Monday, March 30, 2015

Practicing Benign Neglect, or Least Intrusive, Horsemanship

Benign: "gentle; kindly" 
Neglect:  "To pay little or no attention to; fail to heed; fail to care for or attend properly; fail to do or carryout, as through carelessness or oversight; habitual lack of care."
Lately, I've been thinking a lot about what I would call my style of horse care.  There is a term, often used, "benign neglect", that seemed to sum it up pretty well.  You hear it used with parenting, gardening, and in a host of other situations, including horsemanship, and I think most people take it to mean letting a horse "be."

The problem is, I have a hard time with the word "neglect".  Although I know what the phrase means in spirit, the word itself implies inattention and carelessness--even laziness and worse, abuse.  However "gentle and kindly" your intentions, if it equals abuse, you should, at the very least, have your horses taken away.

I saw what "abuse" looks like two years ago when a criminally insane horsewoman boarded about 50 horses next door to me.  In actuality, she is said to have owned over 200 and rotated them in and out of several pastures she rented in two states.  When a neighbor would complain that the horses looked skinny or weren't being properly cared for, she'd come in the night and take them to one of the other pastures.  Although we called our local law enforcement, her game was pretty good, and it took several months to gather enough proof to actually press charges and confiscate the horses.  Of course, many had already died and many others had to be put down.  They were starved, sick, lame--you can read about it in the Spokesman Review.

So, for personal reasons and the above reason, I don't like the word "neglect."

And yet, my style does go along with that basic philosophy of doing "less" with the caveat of keeping a very close eye on their every need, bump, scrape, bruise, weight loss, weight gain, lameness, or anything we might consider "off."

Wanting to come up with a term that more accurately describes our style, I gravitated toward unintrusive--or, in reality, least intrusive.  It doesn't have the same ZING, but it's much closer to the truth.

Intrusive: "Causing disruption or annoyance through being unwelcome or uninvited."

Least Intrusive:

This style is all about providing the very best of the essentials and watching over the herd like a mother hen--or mother horse--but only interfering with the overall lifestyle of the herd when absolutely necessary.

In the years I've lived with horses I've come to realize these three things matter most to overall health:

1. Let them be with the herd.
2. Provide the best feed.  (Clean water & salt fall under this, too)
3. Maintain the feet.

Being with the herd reduces stress and stress related (lower immune function) illness. It helps them re-calibrate their minds and provides exercise, discipline and socialization. I believe that most of what a horse learns and what we hope they will learn, starts with the herd.  The herd heals, protects, and maintains order, all the essential elements for relaxation, confidence and trust.

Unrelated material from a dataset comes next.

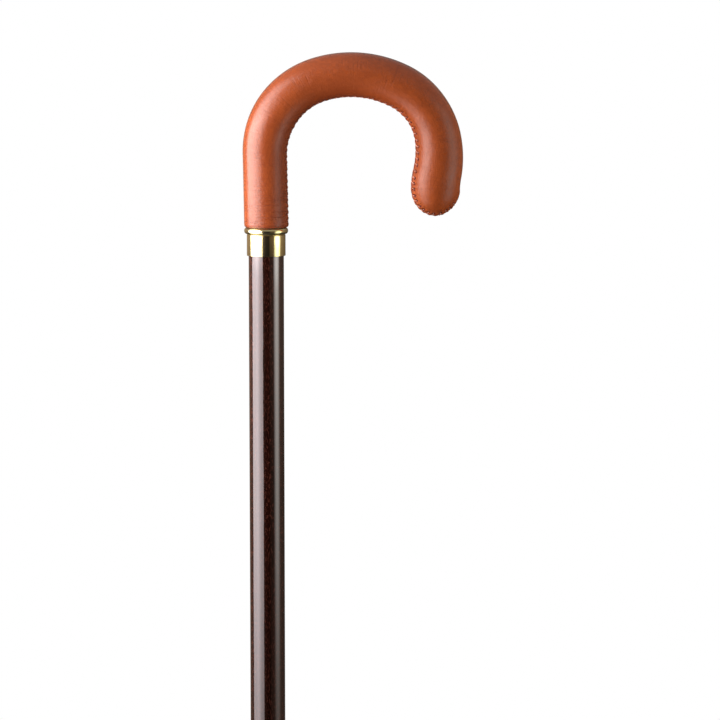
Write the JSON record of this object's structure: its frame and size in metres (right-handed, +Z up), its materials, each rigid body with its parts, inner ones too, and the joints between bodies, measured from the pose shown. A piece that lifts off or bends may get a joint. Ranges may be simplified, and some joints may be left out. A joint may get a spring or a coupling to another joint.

I've heard people say, this or that person doesn't do anything with that horse, they should get rid of it!  I disagree.  If the horse is out on pasture and has the above three needs met, I don't think it matters what a person chooses to do with them.  The horse isn't going to feel bad at all if you leave it alone.

On the other hand, I used to board at a stable where some owners would pay for a stall and feed and not show up again for months. In one case, the boarders said they hadn't seen the owners in a year. That was heart-breaking to hear.  The horse didn't have the freedom to interact with the herd, graze or roam--it was denied all the natural things they need and the human interaction as well.  In that case, I'd be the first person to recommend re-homing.

I've been at both ends of the horse care spectrum.  I've been the person who floated the teeth annually, immunized every six months for everything (and I do mean everything--including strangles--annually), wormed every three months, and hand exercised them every day.  I was the Queen of tinkerers.

I'm not that person anymore, nor do I miss her.

Today, my horses have the very best ferrier care, the very best feed (orchard grass and alfalfa--separately) I can find (purchased each summer), and 24/7 turnout on their pastures.  The only reason I take them away from each other is to ride, train, and feed special needs foods (34 year old Red).  If one gets too fat, they have to come in, and I hate to do that. I may try the grazing muzzle this year as a sort of compromise.  The reason I buy alfalfa and grass separately is because I want to know exactly how much of each they're getting. For the most part, they only get the grass, provided 24/7 in round bales, but on cold days, I throw them out some alfalfa for extra protein.

The intrusion into their lives is the least I can justify.  We've had no illnesses in the herd for the last couple of years.  (Knock on wood).  Our horses are the happiest and healthiest they've ever been.  They're relaxed, content, and eager to see us when we come out.  Red is old--34--but he still gets around great and is #2 guy.  Shadow has always had bad arthritis in his knee, and it gets worse with old age, but like Red, he still gets around and is #1 in the herd.  Cowboy is still sound and trail ready 8 years post P3 fracture and coffin bone displacement.

Some of that is just plain LUCK and I'm thankful, but some of it is definitely because we concentrate on the 3 things in that list and being the least intrusive we can possibly be while still watching their every hiccup from the periphery.